__Requirement__: Go through the data below and gather each line containing "picks".

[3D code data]
--- begin ---
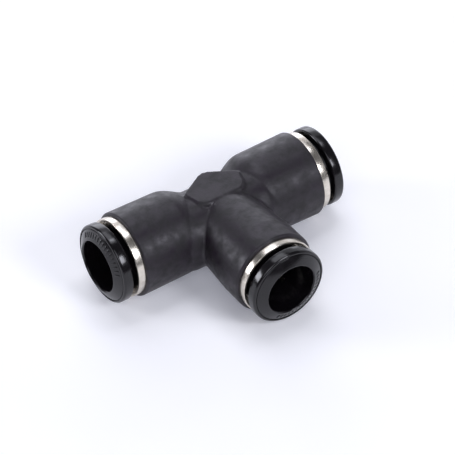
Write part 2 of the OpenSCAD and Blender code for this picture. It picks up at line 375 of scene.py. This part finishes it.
def teeBody():
    run, branch, fill = runBarrel(), branchBarrel(), shoulderFill()
    barrels = {"left": run, "right": run, "branch": branch}
    shell = [atPort(barrel, name, name + "Barrel", fromMouth=False) for name, barrel in barrels.items()]
    for name in ("left", "right"):
        shoulder = atPort(fill, name, name + "Fill", fromMouth=False)
        shoulder.location.y = -tee["fillForward"] * mm
        shell.append(settled(shoulder))
    body = joined([centreBlock()] + shell)
    body.name = body.data.name = "teeBody"
    # the barrels and the block run together, with the small fillets of a mould
    applied(body, "REMESH", mode="VOXEL", voxel_size=tee["voxel"] * mm)
    applied(body, "SMOOTH", factor=tee["smoothShare"], iterations=tee["smoothing"])
    # the tool from the left stops short of the right port's socket, which leaves a wall between them
    throughRun = 2 * runMouth / mm - tee["socketEnd"] - tee["flowShort"]
    bores = {"left": boreTool(tee["runFlowR"], throughRun), "right": boreTool(0, 0),
             "branch": boreTool(tee["branchFlowR"], branchMouth / mm)}
    for name, tool in bores.items():
        combined(body, atPort(tool, name, name + "Tool"), "DIFFERENCE")
    for spare in [run, branch, fill] + list(bores.values()):
        bpy.data.objects.remove(spare)
    print("body has", len(body.data.polygons), "faces")
    dressed(body, "glassFilledNylon", "fitting", "tee_body", tee["smoothAngle"])


teeBody()
print("body made")

# release sleeve on the Z axis with the mouth at 0, all in mm
sleeve = {
    "boreR": 6.2, "noseZ": -4.317, "noseR": 6.6, "hubR": 7.65, "hookZ": -3.4, "hookR": 8.1, "hookLen": 0.9,
    "rimZ": 3.27, "flangeR": 9.6, "faceZ": 5.82, "frontZ": 7.0, "grooveOut": 9.0, "grooveIn": 8.76,
    "grooveDepth": 0.2, "grooveSlope": 0.06, "boreLip": 0.25, "boreDrop": 0.35, "hookSlope": 0.25,
    "slit": 1.0, "slitTop": -1.2, "slitLong": 20, "slitTall": 4, "slitRound": 0.3, "slitSteps": 4,
    "noseRound": 0.08, "noseOutRound": 0.1, "hookRound": 0.08, "hookBackRound": 0.06, "hubRound": 0.05,
    "flangeRoot": 0.25, "flangeBackRound": 0.45, "flangeRound": 0.6, "grooveRound": 0.05,
    "grooveFloorRound": 0.04, "lipRound": 0.16, "boreRound": 0.1,
    "ticks": 17, "tickStep": 7.5, "tickIn": 7.1, "tickOut": 8.3, "tickWide": 0.36, "tickUp": 0.12,
    "tickRound": 0.06, "tickSteps": 2,
}


def sleeveProfile():
    s = sleeve
    hookTop = s["hookZ"] + s["hookLen"]
    lipR = s["boreR"] + s["boreLip"]
    grooveFloor = s["faceZ"] - s["grooveDepth"]
    return [
        (s["boreR"], s["noseZ"], s["noseRound"]), (s["noseR"], s["noseZ"], s["noseOutRound"]),
        (s["hubR"], s["hookZ"], 0), (s["hookR"], s["hookZ"] + s["hookSlope"], s["hookRound"]),
        (s["hookR"], hookTop, s["hookBackRound"]), (s["hubR"], hookTop, s["hubRound"]),
        (s["hubR"], s["rimZ"], s["flangeRoot"]), (s["flangeR"], s["rimZ"], s["flangeBackRound"]),
        (s["flangeR"], s["faceZ"], s["flangeRound"]), (s["grooveOut"], s["faceZ"], s["grooveRound"]),
        (s["grooveOut"] - s["grooveSlope"], grooveFloor, s["grooveFloorRound"]),
        (s["grooveIn"] + s["grooveSlope"], grooveFloor, s["grooveFloorRound"]),
        (s["grooveIn"], s["faceZ"], s["grooveRound"]), (lipR, s["frontZ"], s["lipRound"]),
        (s["boreR"], s["frontZ"] - s["boreDrop"], s["boreRound"])]


def slitTool(turn):
    # a bar across the sleeve's hooked end, with its upper edges rounded
    s = sleeve
    middle = (s["slitTop"] - s["slitTall"] / 2) * mm
    bpy.ops.object.select_all(action="DESELECT")
    bpy.ops.mesh.primitive_cube_add(
        size=mm, location=(0, 0, middle), scale=(s["slitLong"], s["slit"], s["slitTall"]),
        rotation=(0, 0, math.radians(turn)))
    bar = settled(bpy.context.object)
    corners = bar.data.vertices
    pick(bar, "EDGE", lambda edge: all(corners[v].co.z > middle for v in edge.vertices))
    bpy.ops.mesh.bevel(offset=s["slitRound"] * mm, segments=s["slitSteps"])
    bpy.ops.object.mode_set(mode="OBJECT")
    return bar


def raisedTick(number, faceSlope):
    s = sleeve
    middle = (s["tickIn"] + s["tickOut"]) / 2
    turn = math.radians((number - (s["ticks"] - 1) / 2) * s["tickStep"])
    height = s["faceZ"] + (s["grooveIn"] - middle) * faceSlope
    bpy.ops.object.select_all(action="DESELECT")
    bpy.ops.mesh.primitive_cube_add(
        size=mm, location=Vector((middle * math.cos(turn), middle * math.sin(turn), height)) * mm,
        rotation=(0, math.atan(faceSlope), turn),
        scale=(s["tickOut"] - s["tickIn"], s["tickWide"], 2 * s["tickUp"]))
    tick = settled(bpy.context.object)
    pick(tick, "EDGE", lambda edge: True)
    bpy.ops.mesh.bevel(offset=s["tickRound"] * mm, segments=s["tickSteps"])
    bpy.ops.object.mode_set(mode="OBJECT")
    return tick


def sleeveShape():
    s = sleeve
    faceSlope = (s["frontZ"] - s["faceZ"]) / (s["grooveIn"] - s["boreR"] - s["boreLip"])
    shape = turned("releaseSleeve", sleeveProfile())
    for turn in (0, 90):
        combined(shape, slitTool(turn), "DIFFERENCE")
    # plain raised marks round the face
    combined(shape, joined([raisedTick(i, faceSlope) for i in range(s["ticks"])]), "UNION")
    return shape


# plated retaining ring, all in mm
ring = {
    "skirtIn": 8.2, "skirtOut": 8.88, "skirtEnd": -4.7, "collarR": 9.57, "collarLen": 1.9, "wall": 0.65,
    "floor": 0.25, "lipIn": 7.75, "lipTop": -1.2, "lipBottom": -2.4,
    "edgeRound": 0.08, "skirtRound": 0.15, "collarRound": 0.16, "cupRound": 0.12, "innerRound": 0.1,
}


def ringShape():
    r = ring
    cup, edge, inner = r["collarR"] - r["wall"], r["edgeRound"], r["innerRound"]
    return turned("retainingRing", [
        (r["skirtIn"], r["skirtEnd"], edge), (r["skirtOut"], r["skirtEnd"], r["skirtRound"]),
        (r["skirtOut"], 0, 0), (r["collarR"], 0, edge),
        (r["collarR"], r["collarLen"], r["collarRound"]), (cup, r["collarLen"], r["cupRound"]),
        (cup, r["floor"], inner), (r["skirtIn"], r["floor"], edge), (r["skirtIn"], r["lipTop"], inner),
        (r["lipIn"], r["lipTop"], inner), (r["lipIn"], r["lipBottom"], inner),
        (r["skirtIn"], r["lipBottom"], inner)])


sleevePiece, ringPiece = sleeveShape(), ringShape()
for name, port in ports.items():
    dressed(atPort(sleevePiece, name, name + "ReleaseSleeve", port["spin"]), "polishedAcetal",
            name + "_sleeve", "release_sleeve_" + name)
    dressed(atPort(ringPiece, name, name + "RetainingRing"), "brightNickel",
            "fitting", "retaining_ring_" + name)
bpy.data.objects.remove(sleevePiece)
bpy.data.objects.remove(ringPiece)
print("sleeves and rings made")

for name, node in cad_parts.items():
    kind = name.rsplit("_", 1)[0]
    if kind in nodeFinishes:
        node.data.materials.clear()
        node.data.materials.append(materials[nodeFinishes[kind]])
    elif not node.hide_render:
        raise SystemExit("no finish for " + name)
print("inner pieces dressed")

# floor, lights and camera
floorSize = 3.0   # metres
lightColor, skyColor, skyStrength = "f3f5ff", "f2f3fa", 0.12
bpy.ops.object.select_all(action="DESELECT")
bpy.ops.mesh.primitive_plane_add(size=floorSize, location=(0, 0, 0))
floor = bpy.context.object
floor.name = "floor"
floor.data.materials.append(materials["litTable"])
floor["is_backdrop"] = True

# each light panel: its middle, what it faces, its width and height in metres, its power in watts
softboxes = {
    "overhead": {"place": (0.057, 0.21, 0.5), "aim": (0.057, 0.21, 0), "size": (0.335, 0.44), "power": 1.02},
    "overheadLamp": {
        "place": (0.16, 0.07, 0.49), "aim": (0.16, 0.07, 0), "size": (0.12, 0.06), "power": 0.11},
    "rightFront": {
        "place": (0.125, -0.41, 0.317), "aim": (0, 0, 0.01), "size": (0.17, 0.17), "power": 1.09},
    "leftBack": {"place": (-0.411, 0.321, 0.172), "aim": (0, 0, 0.01), "size": (0.17, 0.17), "power": 1.0},
    "backdrop": {"place": (0.65, 0.8, 0.5), "aim": (0.65, 0, 0.5), "size": (1.1, 1.1), "power": 2.7},
    "horizon": {"place": (0.42, 0.79, 0.22), "aim": (0.42, 0, 0.22), "size": (1.0, 0.44), "power": 2.9},
    "rightSide": {"place": (1.15, 0.2, 0.36), "aim": (0, 0.2, 0.36), "size": (1.2, 0.7), "power": 1.85},
    "fill": {"place": (-0.46, -0.54, 0.62), "aim": (0, 0, 0), "size": (0.6, 0.5), "power": 2.3},
}
for name, box in softboxes.items():
    light = bpy.data.lights.new(name, "AREA")
    light.shape = "RECTANGLE"
    light.size, light.size_y = box["size"]
    light.energy = box["power"]
    light.color = linearColor(lightColor)[:3]
    lamp = bpy.data.objects.new(name, light)
    lamp.location = box["place"]
    lamp.rotation_euler = (Vector(box["place"]) - Vector(box["aim"])).to_track_quat("Z", "Y").to_euler()
    bpy.context.scene.collection.objects.link(lamp)

world = bpy.data.worlds.new("studio")
bpy.context.scene.world = world
world.use_nodes = True
world.node_tree.nodes["Background"].inputs["Color"].default_value = linearColor(skyColor)
world.node_tree.nodes["Background"].inputs["Strength"].default_value = skyStrength
bpy.context.scene.view_settings.view_transform = "Standard"

# angles in degrees, distance and near clip in metres, across, up, lens and sensor in mm
view = {"azimuth": -34.03, "elevation": 41.79, "roll": -0.73, "distance": 0.94, "near": 0.01,
        "across": 3.437, "up": -3.226, "lens": 322.9, "sensor": 36}
azimuth, elevation, roll = (math.radians(view[key]) for key in ("azimuth", "elevation", "roll"))
level = Vector((math.cos(azimuth), math.sin(azimuth), 0))
away = Vector((math.sin(azimuth), -math.cos(azimuth), 0))
back = away * math.cos(elevation) + Vector((0, 0, math.sin(elevation)))
right = level * math.cos(roll) + back.cross(level) * math.sin(roll)
up = back.cross(right)
place = crossing + back * view["distance"] + right * view["across"] * mm + up * view["up"] * mm
cameraData = bpy.data.cameras.new("camera")
cameraData.lens = view["lens"]
cameraData.sensor_width = view["sensor"]
cameraData.clip_start = view["near"]
camera = bpy.data.objects.new("camera", cameraData)
bpy.context.scene.collection.objects.link(camera)
camera.matrix_world = Matrix((right, up, back)).transposed().to_4x4()
camera.location = place
bpy.context.scene.camera = camera
print("studio ready")

sizes = {name: [list(corner) for corner in box] for name, box in (("cad", cadBox), ("visual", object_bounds()))}
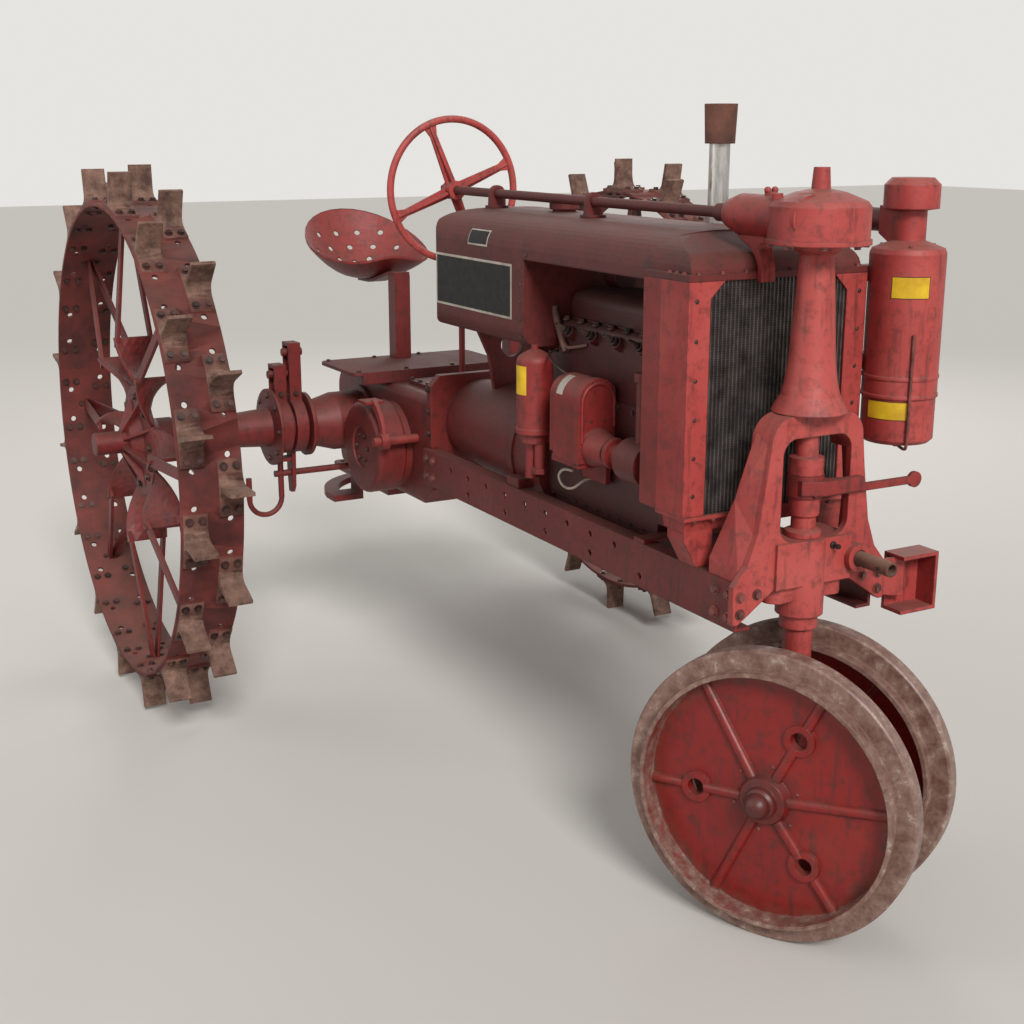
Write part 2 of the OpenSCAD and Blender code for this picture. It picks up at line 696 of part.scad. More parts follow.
--- end ---
__Output of the exercise__:
Write part 2 of the OpenSCAD and Blender code for this picture. It picks up at line 375 of scene.py. This part finishes it.
Write part 2 of the OpenSCAD and Blender code for this picture. It picks up at line 696 of part.scad. More parts follow.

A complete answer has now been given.